I heard a crow calling. I looked up. I could see the bird wheeling over the tower on the mound. Suddenly the sky seemed brighter; high clouds were laced pink.
“Hey . . .”
“I’m fine,” I said.
“You’re American?”
“Yes.” I looked down at myself, at the filthy water leaking from my shoes. I tried to think of something to say, something that would normalize the situation. “Jet lag plays hell with your sleep patterns, doesn’t it?”
“Yes,” he replied, doubtful. He turned away, continued walking his bicycle.
I looked up toward the mound. It just looked like a hill now, the castle a ruin, not the center of some kind of maze as it had seemed a moment ago. There was no sign of Morag, but I knew there wouldn’t be.
That young man was still looking back at me. If I didn’t want a police bot to be called out I should get out of there and clean myself up. I turned and faced that flood in the road. In the gathering light it didn’t look so daunting. I walked to the road’s centerline and just strode straight through the water. The road had given way; this pool must have been there a long time. But the water came no higher than my knees, and in a moment I was through it.
When I woke the sun was high. It was around noon local time. I didn’t remember how I had got there, got back into my hotel from the flooded road. The whole thing was like a dream.
But I was lying on my bed, not in it, and though I’d kicked off my shoes my trousers were muddy, my sweater smeared with green grass stains, and debris had rubbed off onto the bed’s top sheet. The management wouldn’t be pleased with me.
Something had happened, however.
A corner of the big wall softscreen was flashing. A message was waiting for me from John.
I showered first, made a coffee, ate a cookie from the minibar. Then I sat in my armchair, faced the wall, and called John. Towering over me on the wall, he was furious—two-dimensional, badly colored, but furious. “Lethe,” he said.
I was struck by his use of that word, but now wasn’t the time to talk about a stranger on a plane. “Lethe to you,” I snapped back. “What’s eating you?”

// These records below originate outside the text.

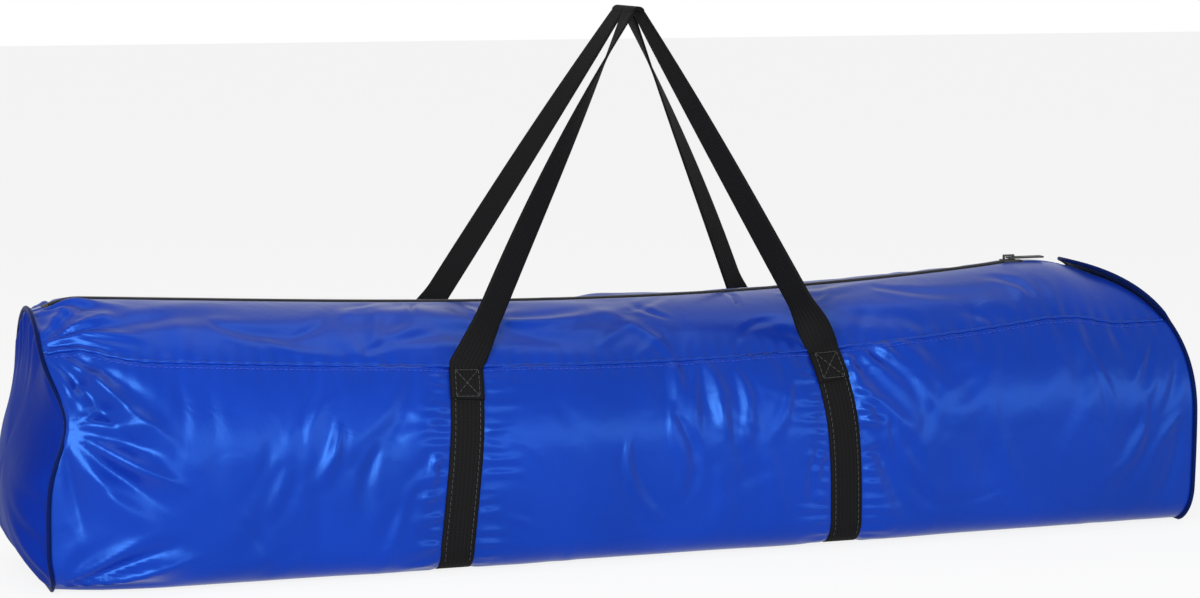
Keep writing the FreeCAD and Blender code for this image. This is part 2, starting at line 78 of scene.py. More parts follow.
# ------------------------------------------------------------------ sizes of the filled bag
WALL_Z = 0.092                 # where the upright wall starts to lean in
SEAM_ANGLE = math.radians(34)
BASE_CORNER = 0.019            # the filled bag rounds its base edges more than the pattern does
MOUTH_HALF = 0.0065            # from the middle of the zip to the edge of the crown fabric
CROWN_SPAN = 0.085             # the crown fabric, from seam to zip
SAG = 0.016
SAG_FROM_X = LEFT_X + 0.035
SAG_TO_X = 0.335
PINCH = 0.021                  # how much each side draws in at the left end
BELLY = 0.003                  # how much each side fills out at the middle
BELLY_SPAN = 0.46              # from that middle to where the filling out ends
SWELL = 0.0035                 # how much the wall bows outward between seam and base
LEFT_DROOP = 0.009             # the crown drops a little at both of its ends
RIGHT_DROOP = 0.006
SLUMP_RADIUS = 0.1297
FULLNESS = 2.9                 # 2 would be the pattern's round arc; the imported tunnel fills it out
SLUMP_CENTRE = (RIGHT_X - SLUMP_RADIUS, 0.081)
LEFT_SAMPLE_X = LEFT_X + 0.010     # sections that the rims of the two ends follow
RIGHT_SAMPLE_X = 0.40
CROWN_SAMPLE_X = 0.37
GATHER_POINT = (LEFT_X + 0.014, 0.045)     # where the left rim is gathered: x, distance from the seam
NOTCH_Z = 0.126                # the height of that gather, its depth and its reach
NOTCH_DEPTH = 0.015
NOTCH_REACH = 0.032
GATHER_PULL = 2.7              # how strong the facets are at the gather and at the two corners
CORNER_PULL = 2.3
RIM_FADE = 0.006               # wrinkles fade out this close to a rim
BULGE = 0.024                  # how far the left end panel stands out
PIPING_RADIUS = 0.0016
PIPING_OUT = 0.0006            # how far the piping's middle stands off the fabric
PIPING_Z = 0.0022              # the piping's middle comes no lower than this, just clear of the floor
APEX_X = 0.010
APEX_Y = 0.0128
APEX_RADIUS = 0.0042           # the webbing turns over the top in this radius

FABRIC = 0.0008
STRAP_THICK = 0.0016
STRAP_LIFT = 0.0004            # webbing lies this far off the fabric
FOOT_LENGTH = 0.026            # the handle's foot is sewn to its band over this length
STITCH_LIFT = 0.0001           # thread lies this far off the webbing
STITCH_INSET = 0.003           # a row of stitches lies this far in from the webbing's edge
LOFT_POINTS = 160              # sections along a bar that follows the crown
STEP = 0.0025                  # grid of the fabric
FABRIC_LENGTH = 0.92
SEAM_SEED = 5                  # both sides of a seam ripple alike
TOP_ROWS = 36                  # grid rows of each crown panel
END_RINGS = 40
RIM_CROWN_POINTS = 30
RIM_WALL_POINTS = 90
STITCH_PITCH = 0.0042
STOP_LENGTH = 0.005            # from the coil's end to the zip's end tab
COIL_PITCH = 0.0016


# ------------------------------------------------------------------ small helpers
def smooth(low, high, value):
    """0 at low, 1 at high and an even ease between."""
    t = np.clip((value - low) / (high - low), 0, 1)
    return t * t * (3 - 2 * t)


def unit(way):
    """A way at length 1."""
    return way / np.linalg.norm(way)


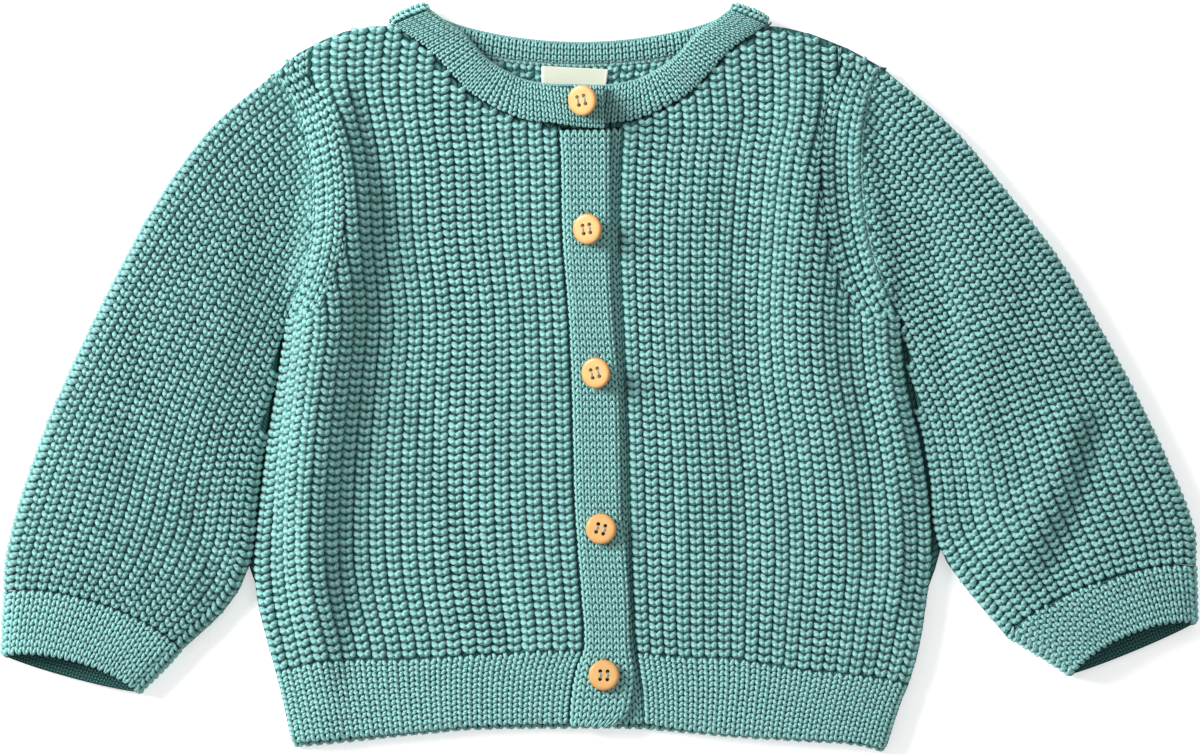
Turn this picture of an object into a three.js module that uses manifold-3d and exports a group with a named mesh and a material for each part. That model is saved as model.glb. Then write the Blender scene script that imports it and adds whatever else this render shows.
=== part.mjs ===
// Baby cardigan in chunky fisherman's rib, buttoned and laid flat with its front side up.
//
// Units are millimetres. +Z is up from the surface that the cardigan lies on, +Y runs from the hem to the
// neck, and +X points to the wearer's left. The origin lies on that surface, under the middle of the garment.
// Every knitted piece is a closed wall: its outer face carries the raised ribs and its inner face is plain.
import * as THREE from "three";
import Module from "manifold-3d";
import { mergeVertices } from "three/addons/utils/BufferGeometryUtils.js";

// Cloth and how its layers lie.
const knitWall = 3.0; // fisherman's rib, measured in the grooves
const bandWall = 2.6; // the flat-knit button bands
const ribRise = 1.1; // how far a rib stands over its grooves
const fineRibRise = 0.7; // the closer ribs of hem and cuffs
const layerGap = 0.4; // air between two layers that lie on each other
const seamGap = 0.6; // between two pieces at a seam, from edge to edge in plan
const armholeGap = 1.3; // the same round a sleeve's joint
const bandGap = 1.0; // the same along a button band
const foldRoll = 7.0; // how far in from a folded or seamed side the cloth rolls down
const edgeLip = 0.9; // thickness of a front at its side seam
const innerShare = 0.68; // how much of a fold's rise its inner face follows
const torsoPuff = 1.2; // how far the fronts stand off the back
const rollHeight = 4.4; // height of a sleeve's folded sides above the surface
const armholeSquare = 0.35; // 0 makes the armhole a parabola, more makes its ends squarer

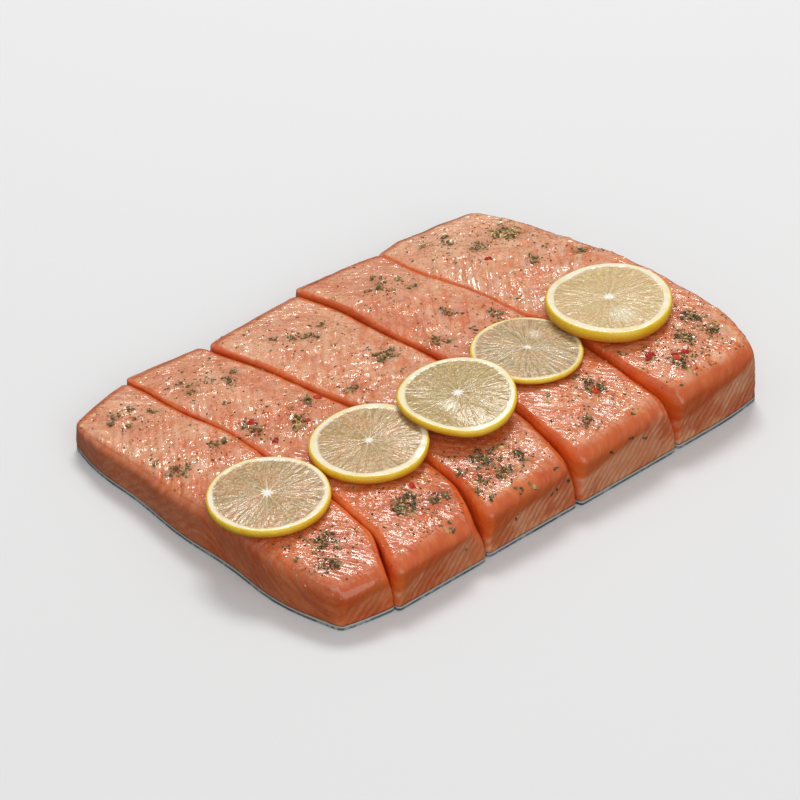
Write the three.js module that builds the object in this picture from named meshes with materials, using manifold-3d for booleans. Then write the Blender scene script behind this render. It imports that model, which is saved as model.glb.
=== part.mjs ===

“You are.” It turned out Shelley Magwood had called him last night.
I felt cold, wondering how much she had told him. “She shouldn’t have done that.”
“Why the hell not? She was concerned, asswipe, not that you deserve it. And wasn’t she right to be?” He tapped a screen before him, out of my sight.
A corner of my wall filled up with an image, grainy, badly lit. But you could see the castle mound, the flooded street, a figure standing there in muddy water up to his ankles. John had used his contacts to hack into the town’s security cameras. He shouted now, “You call this a responsible way to behave? For this I paid a small fortune to send you to Europe? Are you crazy?”
“If you listened to what Shelley told you,” I said stonily, “you’ll understand that this is about me and Morag. It’s got nothing to do with you. You have to let me work this out my own way, John.”
“Oh, do I?”
I studied him, growing curious. I’d rarely seen him so angry. “What’s eating you? Why are you taking this so personally?”
“I’m not.”
Despite his denial, I could see something was going on here. If I had felt lobotomized last night, today I was sharp. Was he angry I just hadn’t told him about my haunting by Morag first? Or was there something more? “You’re hiding something.
Is it to do with Morag?
Damn it, John, she was my wife. If you know something you have to tell me.”